Flanagan’s Twist: Literally and figuratively, the ancient figure of Verna is Flanagan’s raven. Not only does she take the form of it to watch over Roderick in good times and bad. Verna’s looming specter also represents the temptation of power Roderick and Madeline Usher succumbed to in their youth. Verna’s deal for them was simple: they will have all the success they desire, but the bloodline will die with them. Poe’s narrator constantly asks his raven questions knowing the inevitability of its singular answer –– “Nevermore.” Nothing will change how the narrator feels about his lost love, and nothing can change the fate Roderick and Madeline sealed long ago for their family. But for both stories, the painful loss of Lenore is the emotional gut punch. In Flanagan’s story, Lenore may be Roderick’s innocent granddaughter, but she’s still part of the bloodline, which Verna reluctantly points out before she sends her into a peaceful, eternal slumber. The Usher kids were lost causes of inherited greed from the jump, but Lenore was the empathetic future that could have broken the cycle. And yet, she was born of the same deal and therefore fated to be among its casualties. Never to be forgotten, just as Poe intended.
BONUS POE: The Cask of Amontillado
Poe’s Premise: A nobleman named Montresor plots revenge against a man named Fortunato during the Carnival season. Tempting Fortunato with a tasting of Amontillado wine, the two men venture into the catacombs under Montresor’s home where he chains up his drunken acquaintance and begins to entomb him with a brick wall. When Fortunato comes to, he pleads with Montresor, who only remarks that no one will hear his screams from behind the wall.

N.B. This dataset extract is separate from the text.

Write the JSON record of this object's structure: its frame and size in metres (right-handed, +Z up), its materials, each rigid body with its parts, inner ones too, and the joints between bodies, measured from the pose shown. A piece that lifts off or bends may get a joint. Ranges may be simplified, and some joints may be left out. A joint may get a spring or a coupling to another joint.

Flanagan’s Twist: While it is not one of the titled episodes throughout the series, “The Fall of the House of Usher” is an undeniable and consequential adaptation of “The Cask of Amontillado.” The series ends with the reveal that on New Year’s Eve 1980, the night they made the fateful deal with Verna, Roderick and Madeline drugged and killed his despicable boss at Fortunato Pharmaceuticals, Rufus Griswold (Michael Trucco). That name is no coincidence. Rufus Griswold was Poe’s real-life nemesis, who falsified the author’s obituary as a post-mortem slight in 1849. Maybe as a means of carrying out some century-old justice for the author, Flanagan turns Griswold into the villain that first drove the Ushers to a point of no return. Roderick and Madeline also build a brick tomb for Rufus like Poe’s story, but they do so into the foundation of Fortunato headquarters. There’s that name again –– Fortunato. It is both Poe’s victim in his story and the namesake of the very company Roderick sold his entire bloodline to gain control over. It might be Rufus in the wall at the end of the series, but it was the Ushers who sealed their fate over a spiked glass of Amontillado.